Letters to Loyola: How Many Loyola Students Vote
November 4, 2021
This is election season in many states around the country, and in New Orleans a week from Saturday. Voting gives me a thrill I can’t describe. I understand the cynical reasons why some folks don’t bother, but it makes me feel so good to have my say. My civics teacher in high school gave my class an assignment to volunteer on the campaign of our choice, and ever since that, I’ve been hooked. Knocking on doors – especially for those local races that matter so very much – waving signs at intersections – all of it represents a real commitment to democracy.

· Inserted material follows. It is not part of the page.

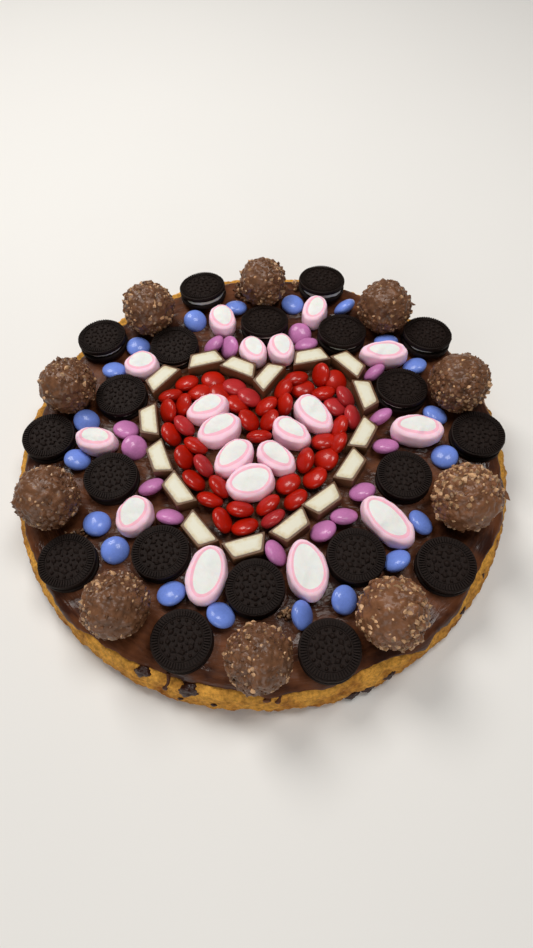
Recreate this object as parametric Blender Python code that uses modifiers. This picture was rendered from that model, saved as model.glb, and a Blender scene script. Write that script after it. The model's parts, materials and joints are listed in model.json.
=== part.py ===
"""Round cookie pizza: a thick baked cookie with chocolate spread and a pattern of sweets on top.

Metres, +Z up. The origin is the middle of the flat foot, +X is right and -Y is the front, so the
heart's point looks to the front. Every piece stands on the spread, a hair clear of it, except the
small sweets and the marshmallows inside the heart, which are one solid with the spread.
"""

import math

import bmesh
import bpy
from mathutils import Matrix, Vector, noise

MM = 0.001
GAP = 0.3 * MM

# Cookie base: a deep round that slumped outwards a little in the oven
BASE_RADIUS = 133 * MM
BASE_HEIGHT = 17.5 * MM
BASE_STEPS = 60
CRUMB_DEPTH = 0.9 * MM
FOOT_NOTCHES_DEG = (-96, -86)
NOTCH_DEPTH = 1.6 * MM
NOTCH_WIDTH_DEG = 3.0

# Chocolate spread
SPREAD_RADIUS = 127 * MM
SPREAD_THICKNESS = 2 * MM
SPREAD_WAVE = 1.6 * MM
SPREAD_SLOPE = 1.4 * MM
SPREAD_STEPS = 48
SPREAD_TOP = BASE_HEIGHT + GAP + SPREAD_THICKNESS
STAND = SPREAD_TOP + GAP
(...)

Too many people fought for the right to vote (and still have to fight) for us to take it for granted. And those of you caught between different countries and citizenships remind the rest of us exactly how precious is that right.
Every election, pundits bemoan the failure of young people to engage with democracy in particularly patronizing tones. So, how did we do here at Loyola? Conveniently, I just received a national report detailing our voter participation against other universities so I can tell you.

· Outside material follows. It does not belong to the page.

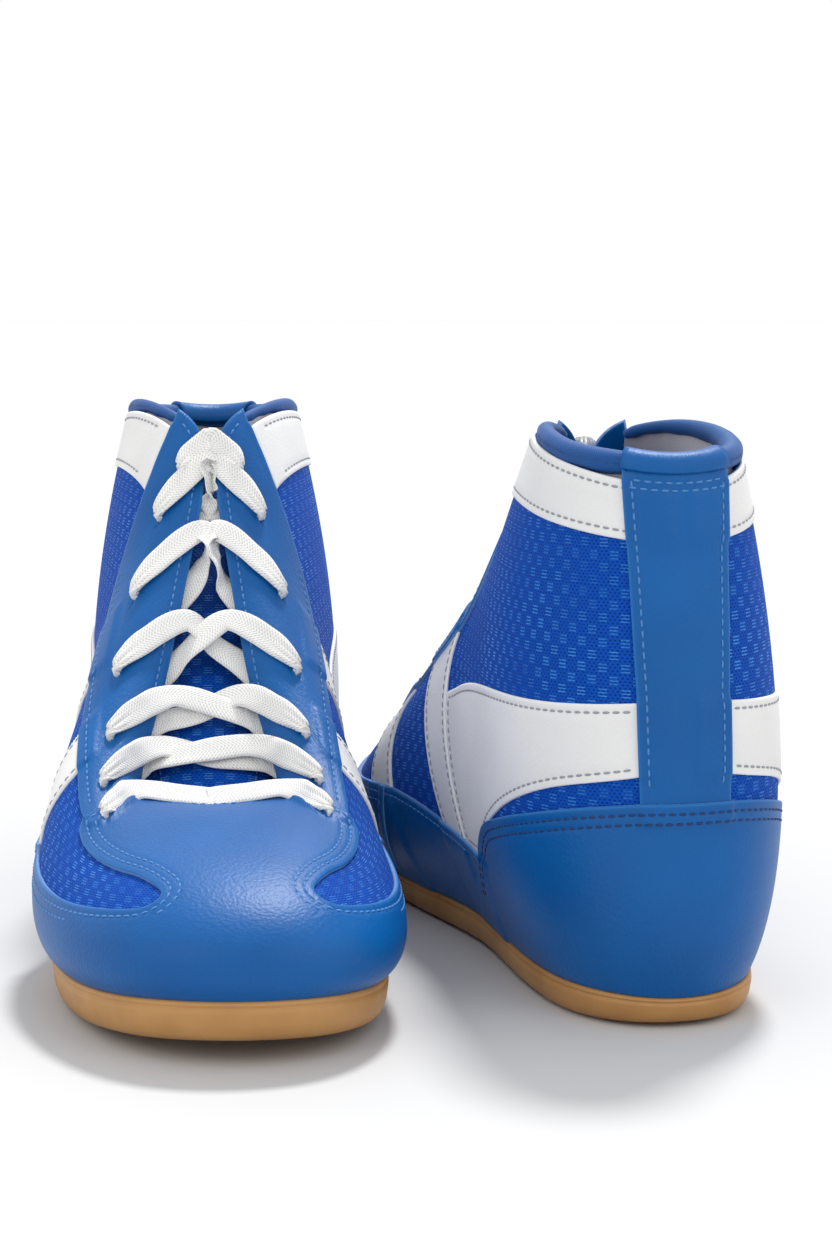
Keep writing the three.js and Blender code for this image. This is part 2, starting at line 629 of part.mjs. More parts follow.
// ---- one boot ----
function bootPieces() {
  const pieces = [];
  const add = (name, made, material) => {
    const geometry = made.isBufferGeometry ? made : geometryOf(largest(made.simplify(SIMPLIFY)));
    pieces.push({ name, geometry, material });
  };
  const pair = (name, half, offsets, material, finish = (made) => made) => {
    add(name + "_lateral", finish(panel(half, offsets), 1), material);
    add(name + "_medial", finish(panel(mirrored(half), offsets), -1), material);
  };
  add("outsole", outsoleSolid(), GUM);
  add("insole_board", plate(BOARD_INSET, GAP / 2, BOARD_THICK), BOARD_TAN);
  add("sock_liner", plate(SOCK_INSET, BOARD_THICK + 1.5 * GAP, SOCK_THICK), LINING_GREY);
  pair("lining", halfLining, LINING, LINING_GREY);
  add("heel_stiffener", panel(acrossHeel(halfStiffener), STIFFENER), BOARD_TAN);
  add("toe_puff", panel(acrossToe(halfPuff), STIFFENER), BOARD_TAN);
  pair("quarter", halfMesh, MESH, BLUE_MESH);
  pair("collar_band", halfCollarBand, TRIM, WHITE_TRIM);
  pair("ankle_band", halfBand, TRIM, WHITE_TRIM);
  const { top, sweep, width } = FRONT_STRAP;
  pair("front_strap", strap(top, sweep, width), TRIM, WHITE_TRIM);
  pair("rear_strap", strap(REAR_STRAP.top, REAR_STRAP.sweep, REAR_STRAP.width), TRIM, WHITE_TRIM);
  add("toe_vamp", laced(panel(acrossToe(halfToe), LEATHER), [1, -1], LEATHER), BLUE_LEATHER);
  pair("rand", halfRand, LEATHER, BLUE_LEATHER);
  pair("facing", halfFacing, LEATHER, BLUE_LEATHER, (made, side) =>
    laced(made, [side], LEATHER),
  );
  add("heel_counter", panel(acrossHeel(smooth(COUNTER_TOP)), LEATHER), BLUE_LEATHER);
  add("backstay", panel(acrossHeel(straight(BACKSTAY)), LEATHER), BLUE_LEATHER);
  add("collar_binding", bindingGeometry(), BINDING_BLUE);
  add("tongue", tongueSolid(), BLUE_MESH);
  add("lace", laceSolid(0), LACE_WHITE);
  add("aglet_lateral", agletGeometry(HALF_ROUTES[0]), LACE_WHITE);
  add("aglet_medial", agletGeometry(HALF_ROUTES[1]), LACE_WHITE);
  return pieces;
}

const PIECES = bootPieces();
function boot(foot) {
  const group = new THREE.Group();
  for (const { name, geometry, material } of PIECES) {
    const mesh = new THREE.Mesh(geometry, material);
    mesh.name = foot + "_" + name;
    group.add(mesh);
  }
  return group;
}

const turn = THREE.MathUtils.degToRad;
const right = new THREE.Group();
const rightBoot = boot("right");
rightBoot.position.set(0, -LENGTH, 0);
right.add(rightBoot);
right.rotation.z = turn(RIGHT_YAW);
right.position.set(RIGHT_TOE[0], RIGHT_TOE[1], 0);

const left = boot("left");
left.scale.x = -1;
left.rotation.z = turn(LEFT_YAW);
left.position.set(LEFT_HEEL[0], LEFT_HEEL[1], 0);

// The pair stands with the middle of its box on the origin.
const pair = new THREE.Group();
pair.add(right, left);
const centre = new THREE.Box3().setFromObject(pair, true).getCenter(new THREE.Vector3());
pair.position.set(-centre.x, -centre.y, 0);

const boots = new THREE.Group();
boots.add(pair);
export default boots;
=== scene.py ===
"""A pair of mid-height boxing boots: blue leather and knitted mesh, white straps and laces, gum soles.

The surface of the upper is one formula, the last, in millimetres in the right boot's own frame: x outwards,
y from heel to toe, z up. Each piece is an outline on the last. Pieces are built once, as a right boot, and
placed twice, the left boot mirrored. Places in the shared frame come from the tongue hinges.
"""
import json
import math

import bpy
import numpy as np
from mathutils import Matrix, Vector, geometry, kdtree


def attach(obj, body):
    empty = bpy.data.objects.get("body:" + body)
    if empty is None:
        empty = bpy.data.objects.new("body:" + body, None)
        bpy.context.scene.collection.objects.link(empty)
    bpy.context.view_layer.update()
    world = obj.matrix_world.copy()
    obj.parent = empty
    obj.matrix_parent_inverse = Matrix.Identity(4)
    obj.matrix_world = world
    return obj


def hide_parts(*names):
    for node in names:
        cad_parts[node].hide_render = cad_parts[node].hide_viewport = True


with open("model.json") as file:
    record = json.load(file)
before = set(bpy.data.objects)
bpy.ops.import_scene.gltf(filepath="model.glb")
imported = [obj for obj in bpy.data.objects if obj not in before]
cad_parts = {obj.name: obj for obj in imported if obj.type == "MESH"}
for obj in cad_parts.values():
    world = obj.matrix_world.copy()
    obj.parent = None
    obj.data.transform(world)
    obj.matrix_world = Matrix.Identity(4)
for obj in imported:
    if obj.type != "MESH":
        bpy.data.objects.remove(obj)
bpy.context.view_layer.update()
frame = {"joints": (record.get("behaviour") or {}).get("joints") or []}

MM = 0.001

# ---- where each boot stands, from the hinge of its tongue ----
HINGE_ON_LAST = np.array([0.0, 198.0, 40.0])  # the tongue's hinge in the boot's own frame, mm


def place_of(foot):
    """The turn and the shift, in metres, that take a boot's own frame to the shared one."""
    joint = next(j for j in frame["joints"] if j["name"] == foot + "_tongue_hinge")
    cos, sin = joint["axis"][0], joint["axis"][1]
    turn = np.array([[cos, -sin, 0], [sin, cos, 0], [0, 0, 1]])
    mirror = np.array([-1.0 if foot == "left" else 1.0, 1, 1])
    shift = np.array(joint["pos_m"]) - turn @ (HINGE_ON_LAST * mirror * MM)
    return turn * mirror, shift


PLACES = {foot: place_of(foot) for foot in ("right", "left")}

# ---- camera: low in front of the pair, looking a little down ----
CAMERA_PLACE = (0.0032, -0.8998, 0.224)
CAMERA_TILT = math.radians(82.1)
CAMERA_LENS = 82.2


def make_camera():
    data = bpy.data.cameras.new("camera")
    data.lens = CAMERA_LENS
    camera = bpy.data.objects.new("camera", data)
    camera.location = CAMERA_PLACE
    camera.rotation_euler = (CAMERA_TILT, 0, 0)
    bpy.context.scene.collection.objects.link(camera)
    bpy.context.scene.camera = camera


make_camera()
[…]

65% of Loyola students voted in the last presidential election, one percentage point below the national average. 83% of Loyola students are registered to vote (slightly higher than national average), and of those who are registered, 78% of you voted.
I’m very proud of those rates, but I’ll be prouder still when we get far closer to 100%. Student government has asked us to give a day off for federal election day, which we’ll do next year for the midterm elections. And we’ll keep helping you with unwieldy absentee ballots that require notarization. We’ll keep cheering you on as you make your own choices.
My hope is that Loyola produces not just graduates, but true citizens (in the broadest sense of that word). I hope that you’ll spend your lives trying all of the different ways to make a difference. Here’s a checklist: march in a protest to build up pressure to do the right thing; take a seat at the table to solve complex problems with brilliant ideas; negotiate middle ground where it exists or hold your ground where you must; take the trouble to really understand important (but seemingly boring) civic issues. But most of all – if the battles of the past have enabled you to vote in the next election, honor those sacrifices and victories by making your voice heard.